Records for processing:
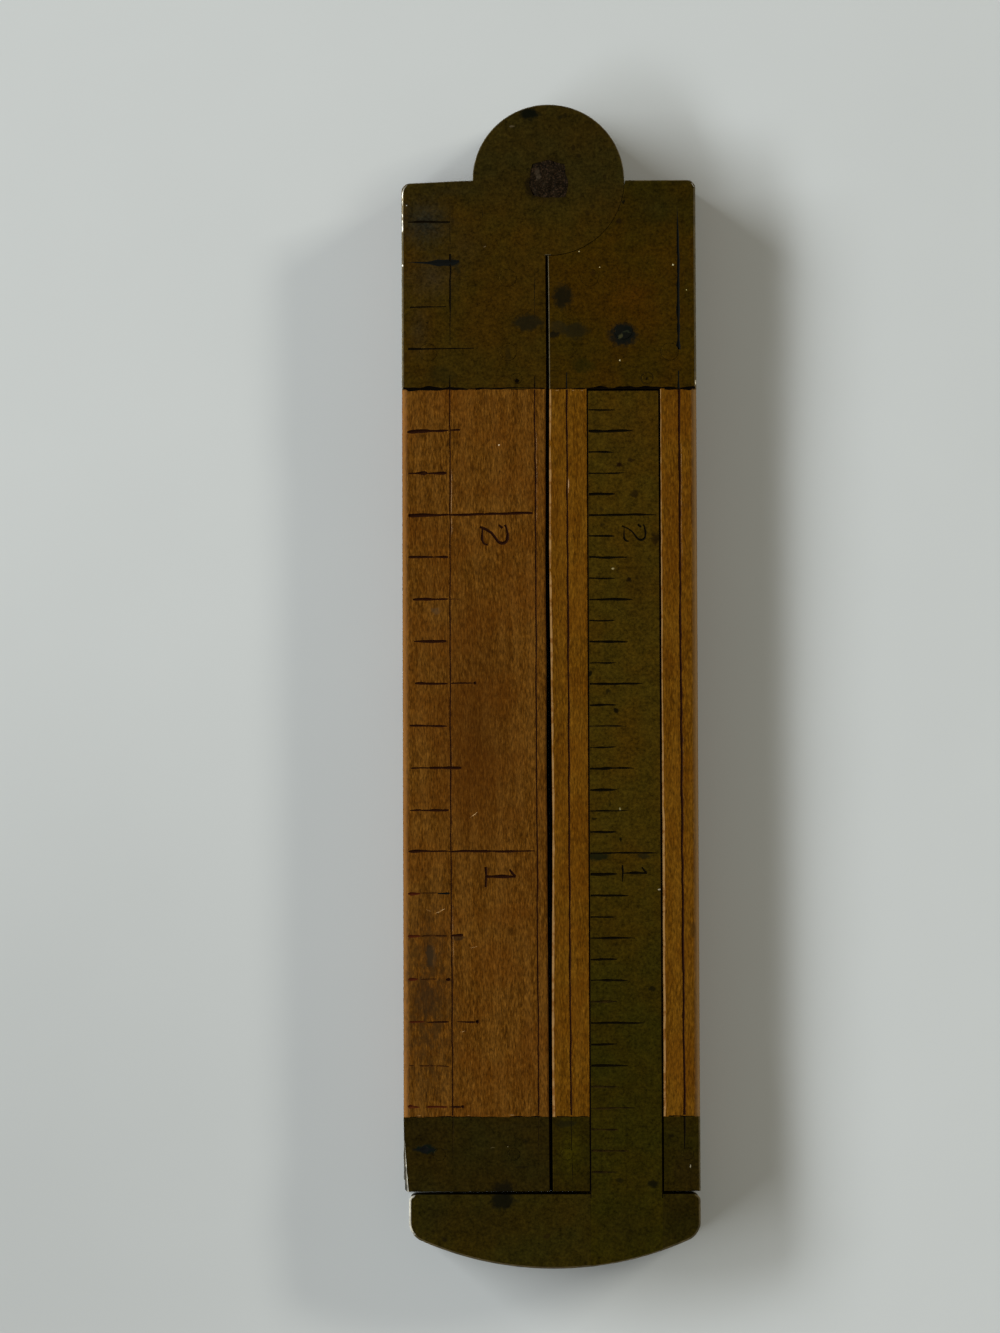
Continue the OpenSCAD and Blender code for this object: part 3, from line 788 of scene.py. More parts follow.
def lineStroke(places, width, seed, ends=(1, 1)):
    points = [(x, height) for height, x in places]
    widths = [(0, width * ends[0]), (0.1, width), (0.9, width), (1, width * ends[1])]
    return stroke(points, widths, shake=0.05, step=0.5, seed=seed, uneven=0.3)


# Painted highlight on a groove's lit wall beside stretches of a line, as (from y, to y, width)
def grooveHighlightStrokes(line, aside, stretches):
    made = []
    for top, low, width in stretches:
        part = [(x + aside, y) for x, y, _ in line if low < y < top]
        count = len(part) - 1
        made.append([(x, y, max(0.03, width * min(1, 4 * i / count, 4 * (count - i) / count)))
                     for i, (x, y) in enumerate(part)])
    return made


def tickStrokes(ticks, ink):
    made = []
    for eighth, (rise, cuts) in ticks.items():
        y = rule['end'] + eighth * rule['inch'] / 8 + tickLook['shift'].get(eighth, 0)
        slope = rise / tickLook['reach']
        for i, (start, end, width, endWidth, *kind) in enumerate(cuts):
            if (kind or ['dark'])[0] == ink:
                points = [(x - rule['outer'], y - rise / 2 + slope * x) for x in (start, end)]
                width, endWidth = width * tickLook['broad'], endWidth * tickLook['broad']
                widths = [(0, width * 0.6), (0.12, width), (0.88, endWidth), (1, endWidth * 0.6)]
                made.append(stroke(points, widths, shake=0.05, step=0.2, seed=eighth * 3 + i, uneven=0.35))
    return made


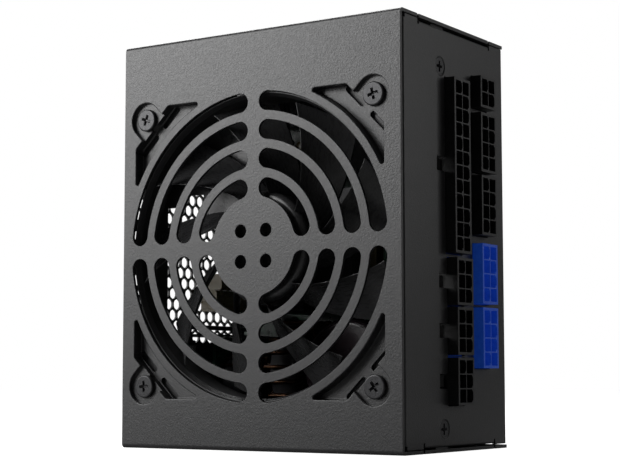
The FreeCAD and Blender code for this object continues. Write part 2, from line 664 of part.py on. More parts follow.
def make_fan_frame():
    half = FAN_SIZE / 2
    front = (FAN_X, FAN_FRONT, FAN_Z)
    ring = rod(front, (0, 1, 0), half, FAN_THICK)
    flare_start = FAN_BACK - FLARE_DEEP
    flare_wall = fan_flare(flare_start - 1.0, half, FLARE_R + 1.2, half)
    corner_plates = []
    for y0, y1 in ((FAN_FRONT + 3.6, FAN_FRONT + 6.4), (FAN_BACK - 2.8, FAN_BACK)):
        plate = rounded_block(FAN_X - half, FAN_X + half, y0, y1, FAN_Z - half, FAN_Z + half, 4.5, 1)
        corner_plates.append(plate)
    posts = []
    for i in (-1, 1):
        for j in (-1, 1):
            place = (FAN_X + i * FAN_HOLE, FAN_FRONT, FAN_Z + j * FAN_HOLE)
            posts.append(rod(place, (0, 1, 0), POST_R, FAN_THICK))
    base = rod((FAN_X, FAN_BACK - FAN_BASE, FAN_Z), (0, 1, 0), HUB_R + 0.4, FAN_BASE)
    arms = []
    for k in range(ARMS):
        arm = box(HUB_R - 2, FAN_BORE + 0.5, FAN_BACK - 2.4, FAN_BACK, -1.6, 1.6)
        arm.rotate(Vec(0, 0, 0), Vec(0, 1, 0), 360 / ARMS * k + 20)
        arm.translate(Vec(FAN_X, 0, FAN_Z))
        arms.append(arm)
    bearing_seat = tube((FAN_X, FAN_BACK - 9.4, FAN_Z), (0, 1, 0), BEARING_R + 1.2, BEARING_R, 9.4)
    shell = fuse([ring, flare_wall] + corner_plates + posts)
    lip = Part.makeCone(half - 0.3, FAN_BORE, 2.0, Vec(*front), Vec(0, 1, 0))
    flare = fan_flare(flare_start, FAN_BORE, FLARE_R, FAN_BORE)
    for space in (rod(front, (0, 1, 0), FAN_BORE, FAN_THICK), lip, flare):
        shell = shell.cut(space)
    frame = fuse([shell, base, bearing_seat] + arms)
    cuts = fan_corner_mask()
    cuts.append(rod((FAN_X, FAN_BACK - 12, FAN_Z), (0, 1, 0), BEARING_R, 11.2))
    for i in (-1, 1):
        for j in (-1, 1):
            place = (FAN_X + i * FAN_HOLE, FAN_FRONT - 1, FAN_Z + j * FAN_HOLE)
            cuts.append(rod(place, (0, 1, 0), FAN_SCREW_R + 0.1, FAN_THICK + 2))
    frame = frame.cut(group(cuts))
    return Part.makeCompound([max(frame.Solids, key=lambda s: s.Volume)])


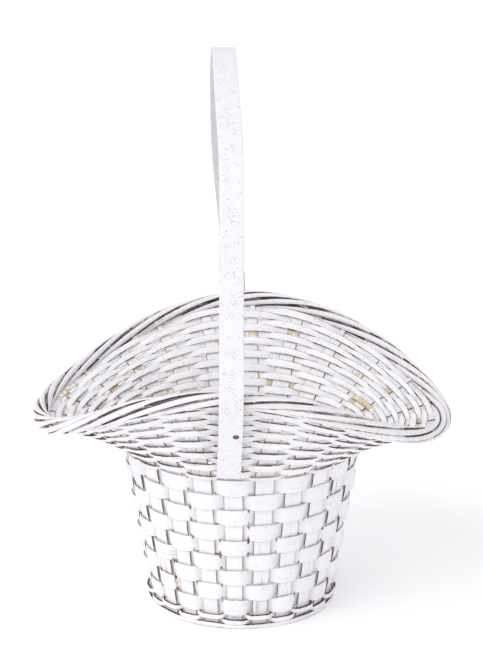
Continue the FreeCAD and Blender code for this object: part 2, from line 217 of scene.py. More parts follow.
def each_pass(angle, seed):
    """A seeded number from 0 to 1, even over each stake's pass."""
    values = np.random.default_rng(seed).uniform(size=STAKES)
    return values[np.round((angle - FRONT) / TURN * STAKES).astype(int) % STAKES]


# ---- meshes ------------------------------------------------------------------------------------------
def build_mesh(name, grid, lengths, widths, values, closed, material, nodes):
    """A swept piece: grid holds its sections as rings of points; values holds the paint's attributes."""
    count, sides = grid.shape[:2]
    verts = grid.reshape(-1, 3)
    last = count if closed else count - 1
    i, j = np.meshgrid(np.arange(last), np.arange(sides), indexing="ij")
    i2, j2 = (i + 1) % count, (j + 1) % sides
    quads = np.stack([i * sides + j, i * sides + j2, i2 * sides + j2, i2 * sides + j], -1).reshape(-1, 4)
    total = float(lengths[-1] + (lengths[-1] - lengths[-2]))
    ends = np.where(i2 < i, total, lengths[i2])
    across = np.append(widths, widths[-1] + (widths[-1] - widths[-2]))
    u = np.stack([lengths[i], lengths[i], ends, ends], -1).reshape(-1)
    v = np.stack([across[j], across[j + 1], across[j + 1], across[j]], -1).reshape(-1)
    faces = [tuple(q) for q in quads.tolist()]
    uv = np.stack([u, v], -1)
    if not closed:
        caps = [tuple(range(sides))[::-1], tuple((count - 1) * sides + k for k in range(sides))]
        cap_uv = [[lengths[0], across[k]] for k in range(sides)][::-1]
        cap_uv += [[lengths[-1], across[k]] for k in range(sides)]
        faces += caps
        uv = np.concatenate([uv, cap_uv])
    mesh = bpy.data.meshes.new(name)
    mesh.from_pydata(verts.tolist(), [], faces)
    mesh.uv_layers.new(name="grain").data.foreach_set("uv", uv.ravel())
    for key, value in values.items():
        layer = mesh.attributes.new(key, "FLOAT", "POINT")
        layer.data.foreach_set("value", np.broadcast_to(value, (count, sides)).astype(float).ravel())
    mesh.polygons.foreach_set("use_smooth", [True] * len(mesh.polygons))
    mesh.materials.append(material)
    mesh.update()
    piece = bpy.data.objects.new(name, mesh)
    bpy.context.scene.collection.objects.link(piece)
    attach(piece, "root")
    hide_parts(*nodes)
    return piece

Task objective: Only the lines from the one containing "Continue the FreeCAD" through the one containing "return values[np.round((angle - FRONT)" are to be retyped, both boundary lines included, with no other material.

Final result:
Continue the FreeCAD and Blender code for this object: part 2, from line 217 of scene.py. More parts follow.
def each_pass(angle, seed):
    """A seeded number from 0 to 1, even over each stake's pass."""
    values = np.random.default_rng(seed).uniform(size=STAKES)
    return values[np.round((angle - FRONT) / TURN * STAKES).astype(int) % STAKES]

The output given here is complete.